Praise for a job well done these days is very rare, its mostly when people F%#@ up that you hear about it.

Ex FSO GRIFFO

26th Jan 2009, 14:10

Don't tell me....didn't ANY of your ALM's

- or whatever they call themselves -

OFFER to COME IN and RELIEVE the PRESSURE by ASSISTING 'on the floor'

by writing strips or 'getting details' or whatever youse guys/gals do these days,

when 'IT' all falls over....???

IF NOT...then SHAME SHAME SHAME.......(Apols to Derrin..)

:yuk:

Or, did the ' failure' occur outside their hours..?

undervaluedATC

26th Jan 2009, 22:19

When the system broke, it was all hands on deck (and it was illuminating to see how crowded the aisle could be when everybody was called into the room from out the back - not sure what would have happened had the failure occurred in the late evening/middle of the night.....)

Some ALMs were more help than others - much like the more experienced ATC's were more help to their colleages than the new guys (generally speaking).

An off-the-record conversation confirmed what I suspected: it has been some time since the one-centre-offline-contingency plan has been updated.:rolleyes: And some people still reckon there are good reasons (mostly saving money) for just having one single ATC centre in Australia.
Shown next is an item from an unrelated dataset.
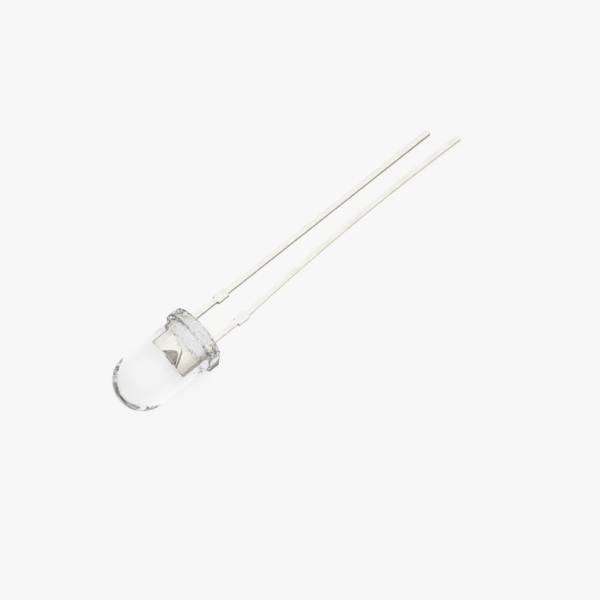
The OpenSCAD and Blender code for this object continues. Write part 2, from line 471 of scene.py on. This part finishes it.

Unbelievable.

C-change

27th Jan 2009, 08:03

Was there any sign of an e-mail from our esteemed leader of leaders TFN?

Thats who I was hinting at in an earlier post. Funny how senior management are quick to lay blame on the so called renegade controllers who are apparently causing all the problems but when those same controllers save his organisations arse, and keep everyone safe, they duck for cover and say nothing.

The silence shows an appalling lack of leadership from a managerial team who clearly do not give a **** about their staff. Imagine if there had been a problem, you can bet it would be "due to the actions of a renegade controller engaged in industrial action".

To any senior AsA management who might read this, hang your heads in shame you spineless, piss weak bastards.